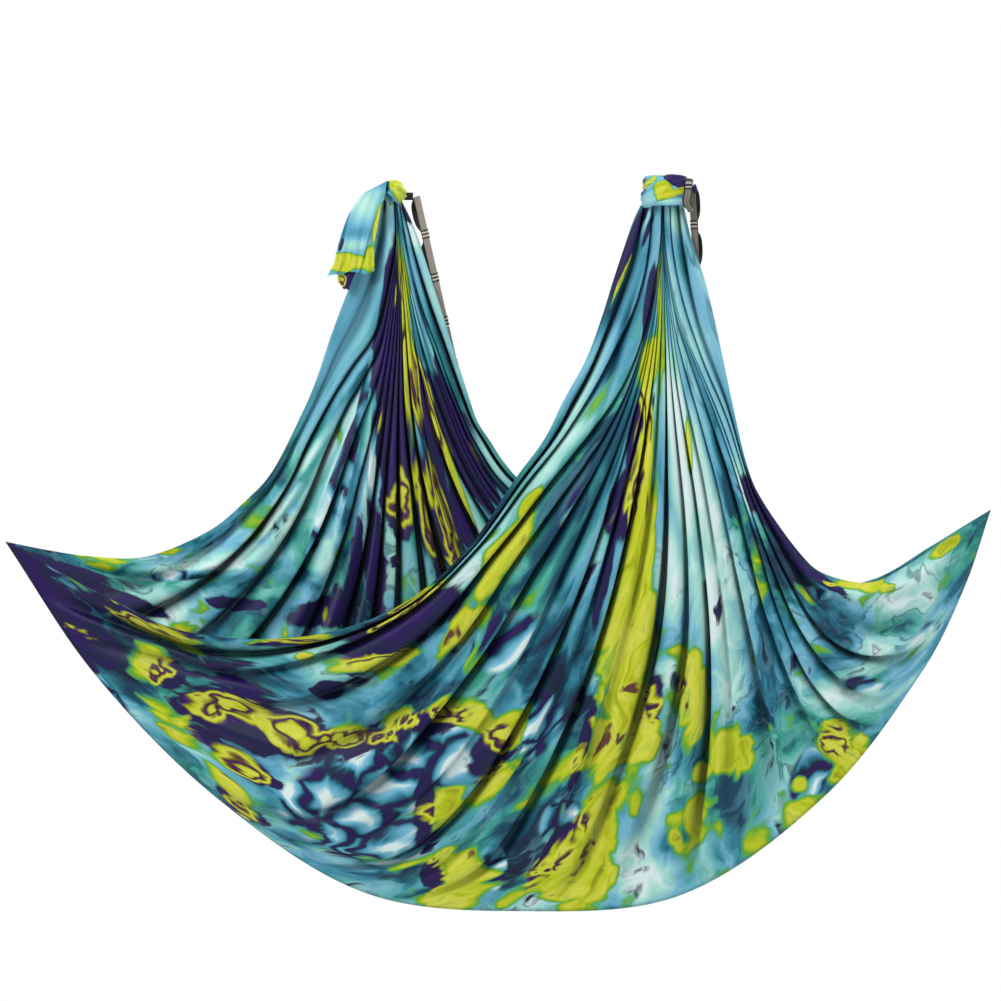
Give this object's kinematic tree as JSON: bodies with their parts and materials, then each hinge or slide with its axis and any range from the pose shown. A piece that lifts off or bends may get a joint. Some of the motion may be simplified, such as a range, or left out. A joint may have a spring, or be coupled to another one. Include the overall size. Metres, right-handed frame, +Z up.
{
  "type": "aerial hammock",
  "caption": "Wide dyed cloth tied in a knot at each end and hung as a deep pouch, with a looped webbing strap from each knot.",
  "frame": {"origin": "midpoint between the two knot eyes that the hammock hangs on", "axes": "+X from the left tip to the right tip, +Y into the depth away from the viewer of the picture, +Z up; the swing axis joins the two eyes and lies level, turned from +X"},
  "size_m": [2.07, 0.6579, 1.5442],
  "materials": {
    "sheet_cloth": "satin tricot, marbled dye in blue, teal, lime and purple",
    "knot_cloth": "satin tricot, the same dyed cloth drawn tight",
    "left_spine_webbing": "flat woven webbing, grey beige",
    "right_spine_webbing": "flat woven webbing, olive grey",
    "loop_webbing": "flat woven webbing, black",
    "tack_thread": "dense rows of black stitching",
    "anchor_webbing": "rolled black webbing"
  },
  "bodies": {
    "anchors": {"left_anchor_webbing": "anchor_webbing", "right_anchor_webbing": "anchor_webbing"},
    "hammock": {"front_sheet": "sheet_cloth", "back_sheet": "sheet_cloth", "left_knot": "knot_cloth", "left_knot_turn": "knot_cloth", "right_knot": "knot_cloth", "right_knot_turn": "knot_cloth", "right_knot_low_turn": "knot_cloth", "left_strap_lead": "left_spine_webbing", "right_strap_lead": "right_spine_webbing"},
    "left_tail": {"left_knot_tail": "knot_cloth"},
    "left_strap_upper_section": {"left_strap_upper": "left_spine_webbing", "left_loops_upper": "loop_webbing", "left_bar_tack_1": "tack_thread", "left_bar_tack_2": "tack_thread", "left_bar_tack_3": "tack_thread"},
    "left_strap_middle_section": {"left_strap_middle": "left_spine_webbing", "left_loops_middle": "loop_webbing", "left_bar_tack_4": "tack_thread", "left_bar_tack_5": "tack_thread", "left_bar_tack_6": "tack_thread"},
    "left_strap_lower_section": {"left_strap_lower": "left_spine_webbing", "left_loops_lower": "loop_webbing", "left_bar_tack_7": "tack_thread", "left_bar_tack_8": "tack_thread"},
    "right_strap_upper_section": {"right_strap_upper": "right_spine_webbing", "right_loops_upper": "loop_webbing", "right_bar_tack_1": "tack_thread", "right_bar_tack_2": "tack_thread", "right_bar_tack_3": "tack_thread"},
    "right_strap_middle_section": {"right_strap_middle": "right_spine_webbing", "right_loops_middle": "loop_webbing", "right_bar_tack_4": "tack_thread", "right_bar_tack_5": "tack_thread", "right_bar_tack_6": "tack_thread"},
    "right_strap_lower_section": {"right_strap_lower": "right_spine_webbing", "right_loops_lower": "loop_webbing", "right_bar_tack_7": "tack_thread", "right_bar_tack_8": "tack_thread"}
  },
  "joints": [
    {"name": "hammock_swing", "type": "hinge", "parent": "anchors", "child": "hammock", "pos_m": [0, 0, 0], "axis": [0.7539, -0.657, 0], "range_deg": [-45, 45]},
    {"name": "left_tail_lift", "type": "hinge", "parent": "hammock", "child": "left_tail", "pos_m": [-0.33204, 0.228, 0.0042], "axis": [0, 1, 0], "range_deg": [0, 60]},
    {"name": "left_strap_swing", "type": "hinge", "parent": "hammock", "child": "left_strap_upper_section", "pos_m": [-0.23956, 0.264, -0.0105], "axis": [0.9137, 0.3326, 0.2334], "range_deg": [0, 40]},
    {"name": "left_strap_upper_fold", "type": "hinge", "parent": "left_strap_upper_section", "child": "left_strap_middle_section", "pos_m": [-0.1777, 0.28652, -0.28471], "axis": [0.9137, 0.3326, 0.2334], "range_deg": [0, 30]},
    {"name": "left_strap_lower_fold", "type": "hinge", "parent": "left_strap_middle_section", "child": "left_strap_lower_section", "pos_m": [-0.11583, 0.30903, -0.55892], "axis": [0.9137, 0.3326, 0.2334], "range_deg": [0, 30]},
    {"name": "right_strap_swing", "type": "hinge", "parent": "hammock", "child": "right_strap_upper_section", "pos_m": [0.33726, -0.228, 0.0063], "axis": [0.9658, -0.2588, 0.0175], "range_deg": [0, 40]},
    {"name": "right_strap_upper_fold", "type": "hinge", "parent": "right_strap_upper_section", "child": "right_strap_middle_section", "pos_m": [0.35212, -0.19135, -0.27291], "axis": [0.9658, -0.2588, 0.0175], "range_deg": [0, 30]},
    {"name": "right_strap_lower_fold", "type": "hinge", "parent": "right_strap_middle_section", "child": "right_strap_lower_section", "pos_m": [0.36699, -0.1547, -0.55213], "axis": [0.9658, -0.2588, 0.0175], "range_deg": [0, 30]}
  ]
}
——
> **Work required**
Repeat the preceding lines exactly, please, every one of them.

> **Output**
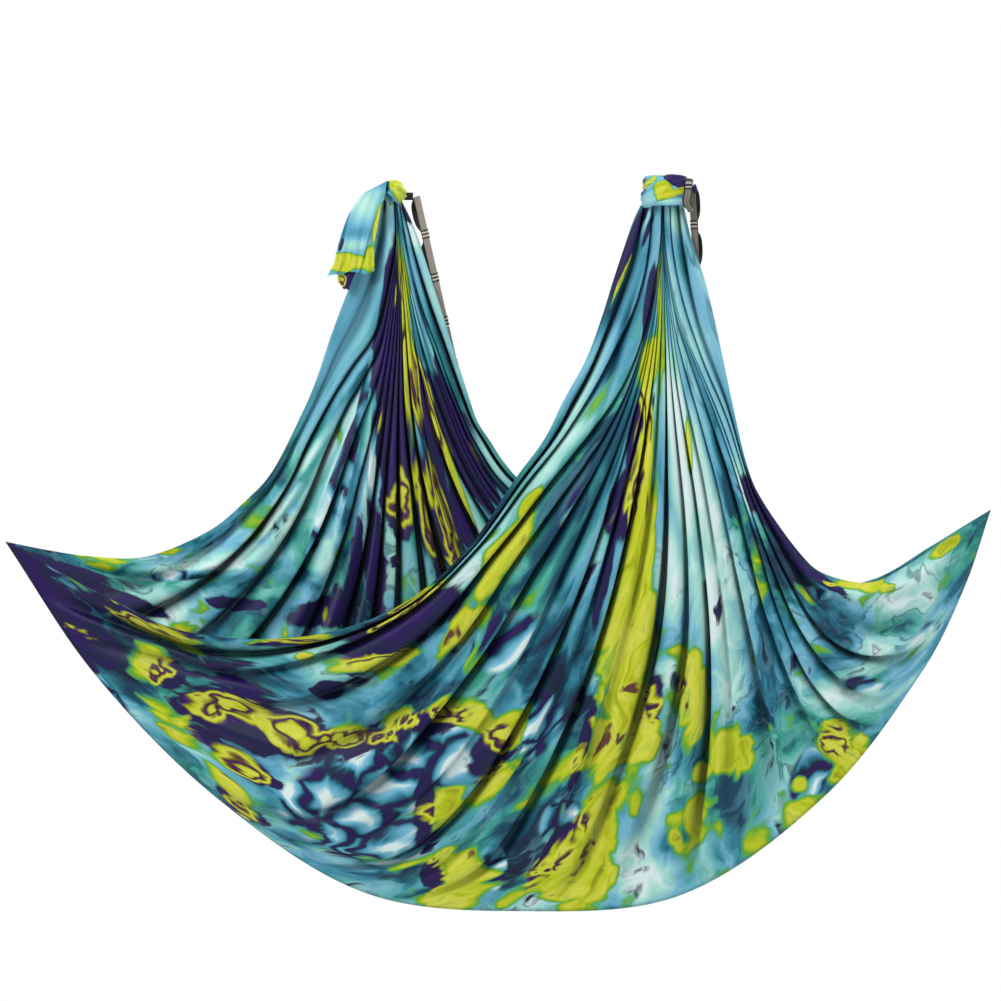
Give this object's kinematic tree as JSON: bodies with their parts and materials, then each hinge or slide with its axis and any range from the pose shown. A piece that lifts off or bends may get a joint. Some of the motion may be simplified, such as a range, or left out. A joint may have a spring, or be coupled to another one. Include the overall size. Metres, right-handed frame, +Z up.
{
  "type": "aerial hammock",
  "caption": "Wide dyed cloth tied in a knot at each end and hung as a deep pouch, with a looped webbing strap from each knot.",
  "frame": {"origin": "midpoint between the two knot eyes that the hammock hangs on", "axes": "+X from the left tip to the right tip, +Y into the depth away from the viewer of the picture, +Z up; the swing axis joins the two eyes and lies level, turned from +X"},
  "size_m": [2.07, 0.6579, 1.5442],
  "materials": {
    "sheet_cloth": "satin tricot, marbled dye in blue, teal, lime and purple",
    "knot_cloth": "satin tricot, the same dyed cloth drawn tight",
    "left_spine_webbing": "flat woven webbing, grey beige",
    "right_spine_webbing": "flat woven webbing, olive grey",
    "loop_webbing": "flat woven webbing, black",
    "tack_thread": "dense rows of black stitching",
    "anchor_webbing": "rolled black webbing"
  },
  "bodies": {
    "anchors": {"left_anchor_webbing": "anchor_webbing", "right_anchor_webbing": "anchor_webbing"},
    "hammock": {"front_sheet": "sheet_cloth", "back_sheet": "sheet_cloth", "left_knot": "knot_cloth", "left_knot_turn": "knot_cloth", "right_knot": "knot_cloth", "right_knot_turn": "knot_cloth", "right_knot_low_turn": "knot_cloth", "left_strap_lead": "left_spine_webbing", "right_strap_lead": "right_spine_webbing"},
    "left_tail": {"left_knot_tail": "knot_cloth"},
    "left_strap_upper_section": {"left_strap_upper": "left_spine_webbing", "left_loops_upper": "loop_webbing", "left_bar_tack_1": "tack_thread", "left_bar_tack_2": "tack_thread", "left_bar_tack_3": "tack_thread"},
    "left_strap_middle_section": {"left_strap_middle": "left_spine_webbing", "left_loops_middle": "loop_webbing", "left_bar_tack_4": "tack_thread", "left_bar_tack_5": "tack_thread", "left_bar_tack_6": "tack_thread"},
    "left_strap_lower_section": {"left_strap_lower": "left_spine_webbing", "left_loops_lower": "loop_webbing", "left_bar_tack_7": "tack_thread", "left_bar_tack_8": "tack_thread"},
    "right_strap_upper_section": {"right_strap_upper": "right_spine_webbing", "right_loops_upper": "loop_webbing", "right_bar_tack_1": "tack_thread", "right_bar_tack_2": "tack_thread", "right_bar_tack_3": "tack_thread"},
    "right_strap_middle_section": {"right_strap_middle": "right_spine_webbing", "right_loops_middle": "loop_webbing", "right_bar_tack_4": "tack_thread", "right_bar_tack_5": "tack_thread", "right_bar_tack_6": "tack_thread"},
    "right_strap_lower_section": {"right_strap_lower": "right_spine_webbing", "right_loops_lower": "loop_webbing", "right_bar_tack_7": "tack_thread", "right_bar_tack_8": "tack_thread"}
  },
  "joints": [
    {"name": "hammock_swing", "type": "hinge", "parent": "anchors", "child": "hammock", "pos_m": [0, 0, 0], "axis": [0.7539, -0.657, 0], "range_deg": [-45, 45]},
    {"name": "left_tail_lift", "type": "hinge", "parent": "hammock", "child": "left_tail", "pos_m": [-0.33204, 0.228, 0.0042], "axis": [0, 1, 0], "range_deg": [0, 60]},
    {"name": "left_strap_swing", "type": "hinge", "parent": "hammock", "child": "left_strap_upper_section", "pos_m": [-0.23956, 0.264, -0.0105], "axis": [0.9137, 0.3326, 0.2334], "range_deg": [0, 40]},
    {"name": "left_strap_upper_fold", "type": "hinge", "parent": "left_strap_upper_section", "child": "left_strap_middle_section", "pos_m": [-0.1777, 0.28652, -0.28471], "axis": [0.9137, 0.3326, 0.2334], "range_deg": [0, 30]},
    {"name": "left_strap_lower_fold", "type": "hinge", "parent": "left_strap_middle_section", "child": "left_strap_lower_section", "pos_m": [-0.11583, 0.30903, -0.55892], "axis": [0.9137, 0.3326, 0.2334], "range_deg": [0, 30]},
    {"name": "right_strap_swing", "type": "hinge", "parent": "hammock", "child": "right_strap_upper_section", "pos_m": [0.33726, -0.228, 0.0063], "axis": [0.9658, -0.2588, 0.0175], "range_deg": [0, 40]},
    {"name": "right_strap_upper_fold", "type": "hinge", "parent": "right_strap_upper_section", "child": "right_strap_middle_section", "pos_m": [0.35212, -0.19135, -0.27291], "axis": [0.9658, -0.2588, 0.0175], "range_deg": [0, 30]},
    {"name": "right_strap_lower_fold", "type": "hinge", "parent": "right_strap_middle_section", "child": "right_strap_lower_section", "pos_m": [0.36699, -0.1547, -0.55213], "axis": [0.9658, -0.2588, 0.0175], "range_deg": [0, 30]}
  ]
}